Because Lyme disease has many components to heal and eradicate such as Borrelia itself, parasites, co infections, gut health, candida, heavy metals, toxins in the body, and sensitivities to mold, it effects every single system in your body. It’s like peeling away each layer of the disease such as peeling away the layers of an onion. It is an extremely complex and multi faceted disease. For instance, My thyroid is affected and my adrenals are not functioning well, therefore I feel tired and depleted all of the time. I have systemic candida, all sorts of heavy metals, hormonal imbalances, bartonella, babesia, mycotoxins, and mold in my system. I’m continuing treatment for four years and some days are better than others. I have tried everything from conventional medicine to alternative healing methods. I have to rest a lot, eat very clean, and keep myself away from any negative people or situations or I will completely crash. I truly believe we all have an energetic field and it’s important to keep it healthy and strong. Stress is not good for me and for my energetic field. Most people can handle temporary stress in small quantities but I cannot. I know this now.
It’s a lifestyle change to keep my immune system functioning as well as possible. I support myself with different medicines along with herbs and other alternative treatments such as stem cell infusion and IV ozone.

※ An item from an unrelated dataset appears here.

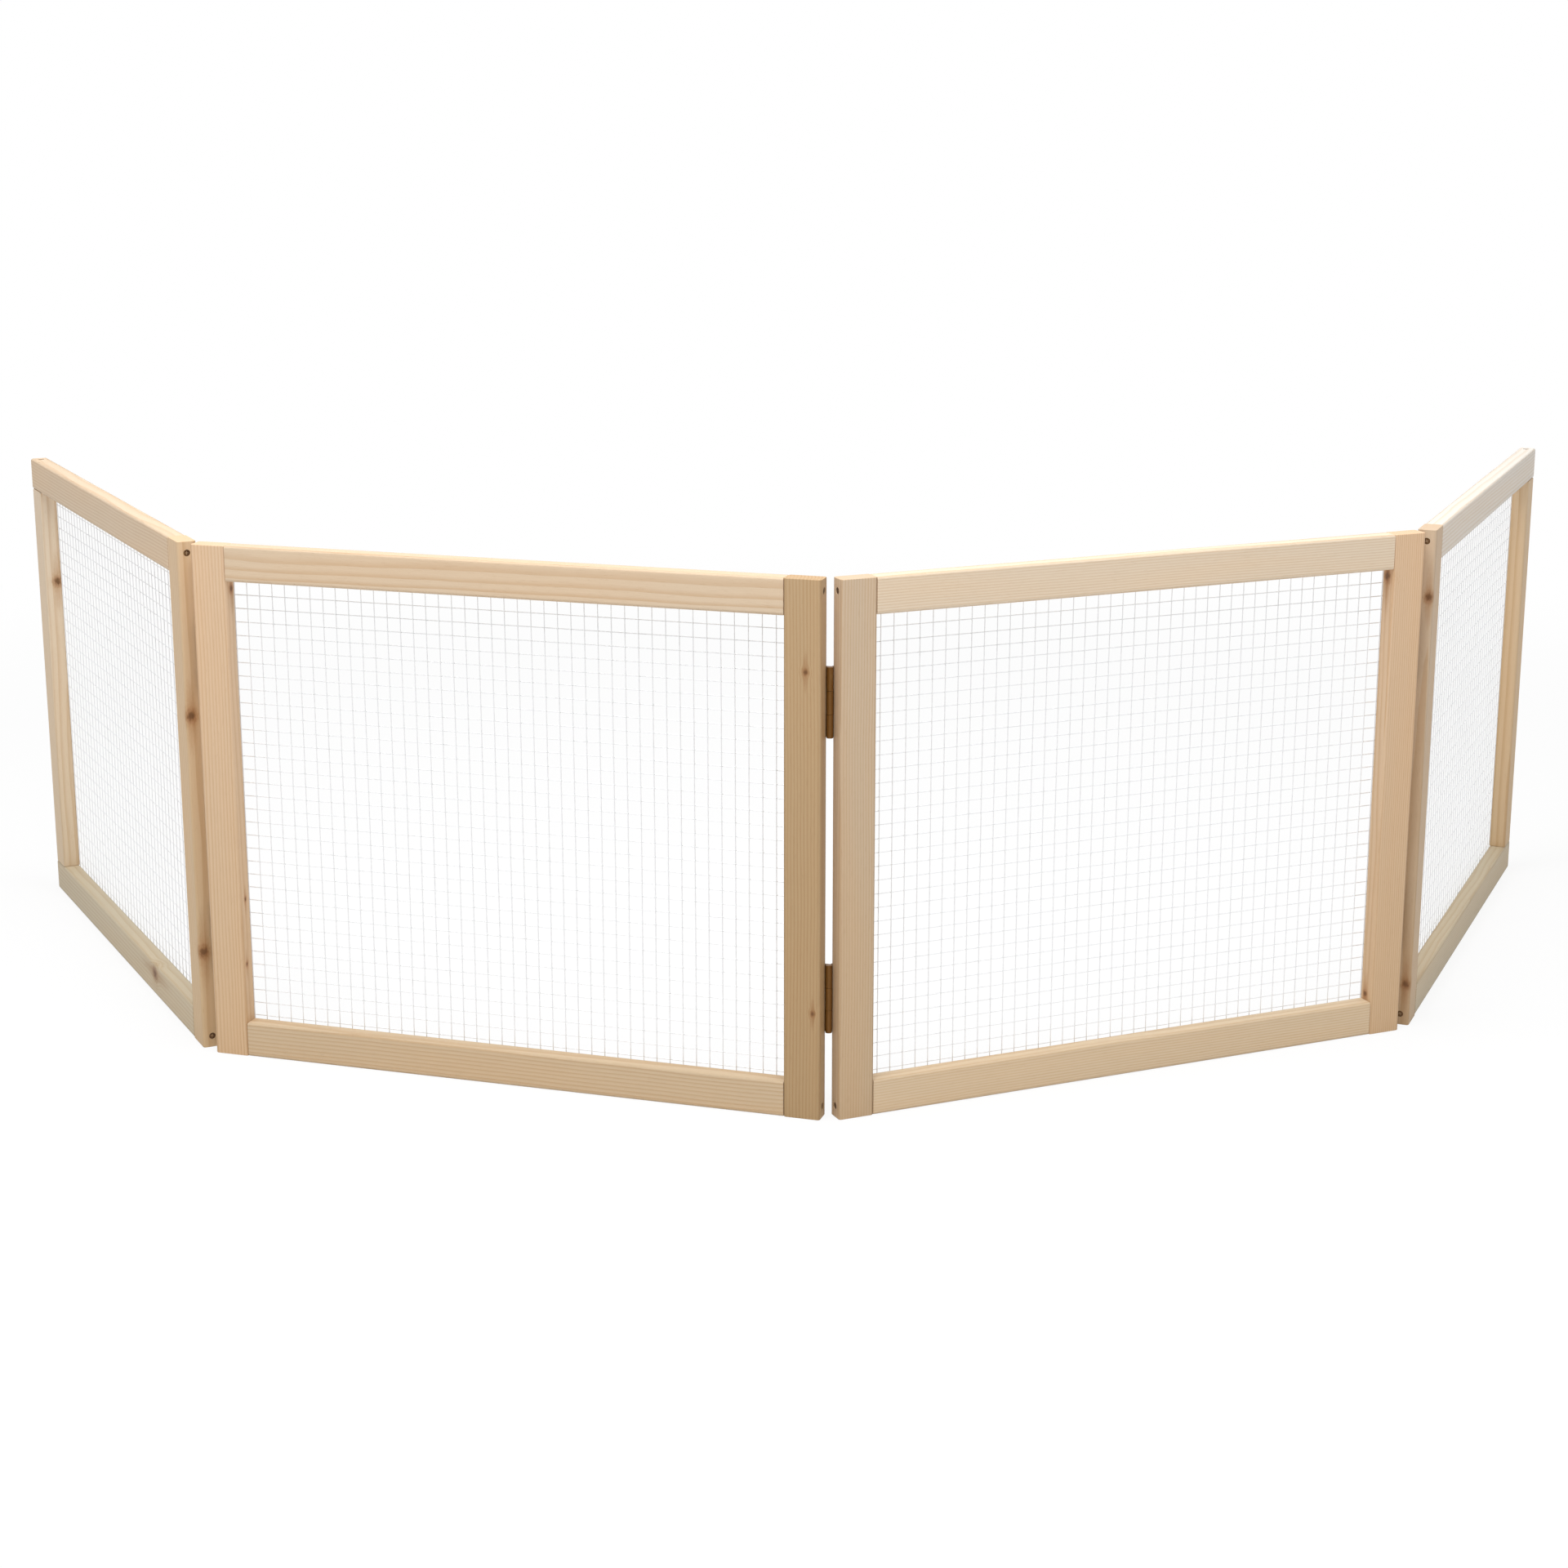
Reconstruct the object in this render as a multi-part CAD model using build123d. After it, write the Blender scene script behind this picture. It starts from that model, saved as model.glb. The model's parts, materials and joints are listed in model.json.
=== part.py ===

It’s cost me a fortune, but health is everything. It’s a very intensive and consuming job to wake up and fight for your life everyday. I took my good health for granted. Once you lose your health, you realize you’ve lost everything. It’s so hard to regain it. Nothing else matters!
These past few months I’ve had many flare ups with a lot of pain and exhaustion. I’ve been struggling but I learn to hide it from my friends and family. I’m seeing a new doctor who is running numerous tests to hopefully come up with some answers. More layers to un peel. I am forever evolving and learning about myself and this disease. For instance, I realize the winters in the northeast affect me in a terrible way and so I will have to move during those months where it is sunny and warm. I completely crash after every winter and I have to start over again.
Lifestyle changes.....I have to rest more than the average person, I cannot cheat on my diet, I cannot drink alcohol, I cannot stay up late, I cannot be in front of a computer for too long, I need a lot of alone time, I have to pace myself with work, I am learning to say no, and I am a very sensitive and empathic person who has to be surrounded by positive energy. I cannot thrive with negativity or conflict. Im learning to accept. It’s a life lesson. Lyme is about healing not only physically but emotionally and spiritually. I’ve learned a lot and I continue to learn. If you take anything from this, Please be more aware. It’s important to be sensitive and kind to anyone with an invisible disability. You have no idea what that person is going through. 🙏🏼❤️
Maggie is a yoga studio owner and yoga teacher in Salem, Massachusetts.